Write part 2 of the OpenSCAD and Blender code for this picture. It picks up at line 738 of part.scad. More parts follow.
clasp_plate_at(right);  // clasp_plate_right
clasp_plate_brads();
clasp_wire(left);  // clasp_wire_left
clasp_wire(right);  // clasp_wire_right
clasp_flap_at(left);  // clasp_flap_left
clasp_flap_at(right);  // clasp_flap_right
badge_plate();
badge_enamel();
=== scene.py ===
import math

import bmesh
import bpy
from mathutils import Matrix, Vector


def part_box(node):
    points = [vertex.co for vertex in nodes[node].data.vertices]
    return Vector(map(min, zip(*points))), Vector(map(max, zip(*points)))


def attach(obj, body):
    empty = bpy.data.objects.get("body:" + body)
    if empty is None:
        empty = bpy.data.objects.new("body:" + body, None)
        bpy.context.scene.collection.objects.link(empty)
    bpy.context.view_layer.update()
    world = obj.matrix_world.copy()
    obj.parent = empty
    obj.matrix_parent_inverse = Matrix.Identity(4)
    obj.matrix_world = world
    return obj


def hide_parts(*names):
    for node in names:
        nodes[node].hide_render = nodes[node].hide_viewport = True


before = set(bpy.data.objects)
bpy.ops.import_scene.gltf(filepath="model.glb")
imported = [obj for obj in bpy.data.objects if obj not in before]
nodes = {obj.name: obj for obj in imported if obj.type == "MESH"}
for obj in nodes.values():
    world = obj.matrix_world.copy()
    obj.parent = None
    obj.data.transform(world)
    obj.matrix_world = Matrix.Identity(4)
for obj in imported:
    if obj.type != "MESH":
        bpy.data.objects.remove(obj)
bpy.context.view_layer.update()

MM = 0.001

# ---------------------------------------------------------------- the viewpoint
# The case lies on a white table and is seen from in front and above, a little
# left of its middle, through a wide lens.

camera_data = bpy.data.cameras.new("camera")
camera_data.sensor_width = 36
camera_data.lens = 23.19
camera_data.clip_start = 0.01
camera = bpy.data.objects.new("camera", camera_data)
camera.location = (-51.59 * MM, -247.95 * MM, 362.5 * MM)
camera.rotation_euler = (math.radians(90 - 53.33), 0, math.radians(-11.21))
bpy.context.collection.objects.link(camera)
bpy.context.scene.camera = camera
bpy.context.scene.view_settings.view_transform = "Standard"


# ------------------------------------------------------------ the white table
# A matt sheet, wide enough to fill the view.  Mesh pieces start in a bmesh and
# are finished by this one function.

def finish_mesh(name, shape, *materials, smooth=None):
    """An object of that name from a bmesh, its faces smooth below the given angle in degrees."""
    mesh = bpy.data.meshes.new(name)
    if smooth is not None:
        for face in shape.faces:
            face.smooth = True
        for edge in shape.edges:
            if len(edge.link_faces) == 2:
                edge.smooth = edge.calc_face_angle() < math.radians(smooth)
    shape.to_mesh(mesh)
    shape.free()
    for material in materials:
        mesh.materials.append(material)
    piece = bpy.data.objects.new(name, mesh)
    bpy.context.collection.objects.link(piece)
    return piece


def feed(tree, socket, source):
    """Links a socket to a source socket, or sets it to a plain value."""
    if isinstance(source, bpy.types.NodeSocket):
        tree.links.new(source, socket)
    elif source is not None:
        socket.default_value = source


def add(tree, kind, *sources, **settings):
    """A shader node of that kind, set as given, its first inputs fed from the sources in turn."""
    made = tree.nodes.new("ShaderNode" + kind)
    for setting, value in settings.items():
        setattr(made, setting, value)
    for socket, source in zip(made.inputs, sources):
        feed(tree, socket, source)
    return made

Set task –
Write out every line exactly as it stands.

Result –
Write part 2 of the OpenSCAD and Blender code for this picture. It picks up at line 738 of part.scad. More parts follow.
clasp_plate_at(right);  // clasp_plate_right
clasp_plate_brads();
clasp_wire(left);  // clasp_wire_left
clasp_wire(right);  // clasp_wire_right
clasp_flap_at(left);  // clasp_flap_left
clasp_flap_at(right);  // clasp_flap_right
badge_plate();
badge_enamel();
=== scene.py ===
import math

import bmesh
import bpy
from mathutils import Matrix, Vector


def part_box(node):
    points = [vertex.co for vertex in nodes[node].data.vertices]
    return Vector(map(min, zip(*points))), Vector(map(max, zip(*points)))


def attach(obj, body):
    empty = bpy.data.objects.get("body:" + body)
    if empty is None:
        empty = bpy.data.objects.new("body:" + body, None)
        bpy.context.scene.collection.objects.link(empty)
    bpy.context.view_layer.update()
    world = obj.matrix_world.copy()
    obj.parent = empty
    obj.matrix_parent_inverse = Matrix.Identity(4)
    obj.matrix_world = world
    return obj


def hide_parts(*names):
    for node in names:
        nodes[node].hide_render = nodes[node].hide_viewport = True


before = set(bpy.data.objects)
bpy.ops.import_scene.gltf(filepath="model.glb")
imported = [obj for obj in bpy.data.objects if obj not in before]
nodes = {obj.name: obj for obj in imported if obj.type == "MESH"}
for obj in nodes.values():
    world = obj.matrix_world.copy()
    obj.parent = None
    obj.data.transform(world)
    obj.matrix_world = Matrix.Identity(4)
for obj in imported:
    if obj.type != "MESH":
        bpy.data.objects.remove(obj)
bpy.context.view_layer.update()

MM = 0.001

# ---------------------------------------------------------------- the viewpoint
# The case lies on a white table and is seen from in front and above, a little
# left of its middle, through a wide lens.

camera_data = bpy.data.cameras.new("camera")
camera_data.sensor_width = 36
camera_data.lens = 23.19
camera_data.clip_start = 0.01
camera = bpy.data.objects.new("camera", camera_data)
camera.location = (-51.59 * MM, -247.95 * MM, 362.5 * MM)
camera.rotation_euler = (math.radians(90 - 53.33), 0, math.radians(-11.21))
bpy.context.collection.objects.link(camera)
bpy.context.scene.camera = camera
bpy.context.scene.view_settings.view_transform = "Standard"


# ------------------------------------------------------------ the white table
# A matt sheet, wide enough to fill the view.  Mesh pieces start in a bmesh and
# are finished by this one function.

def finish_mesh(name, shape, *materials, smooth=None):
    """An object of that name from a bmesh, its faces smooth below the given angle in degrees."""
    mesh = bpy.data.meshes.new(name)
    if smooth is not None:
        for face in shape.faces:
            face.smooth = True
        for edge in shape.edges:
            if len(edge.link_faces) == 2:
                edge.smooth = edge.calc_face_angle() < math.radians(smooth)
    shape.to_mesh(mesh)
    shape.free()
    for material in materials:
        mesh.materials.append(material)
    piece = bpy.data.objects.new(name, mesh)
    bpy.context.collection.objects.link(piece)
    return piece


def feed(tree, socket, source):
    """Links a socket to a source socket, or sets it to a plain value."""
    if isinstance(source, bpy.types.NodeSocket):
        tree.links.new(source, socket)
    elif source is not None:
        socket.default_value = source


def add(tree, kind, *sources, **settings):
    """A shader node of that kind, set as given, its first inputs fed from the sources in turn."""
    made = tree.nodes.new("ShaderNode" + kind)
    for setting, value in settings.items():
        setattr(made, setting, value)
    for socket, source in zip(made.inputs, sources):
        feed(tree, socket, source)
    return made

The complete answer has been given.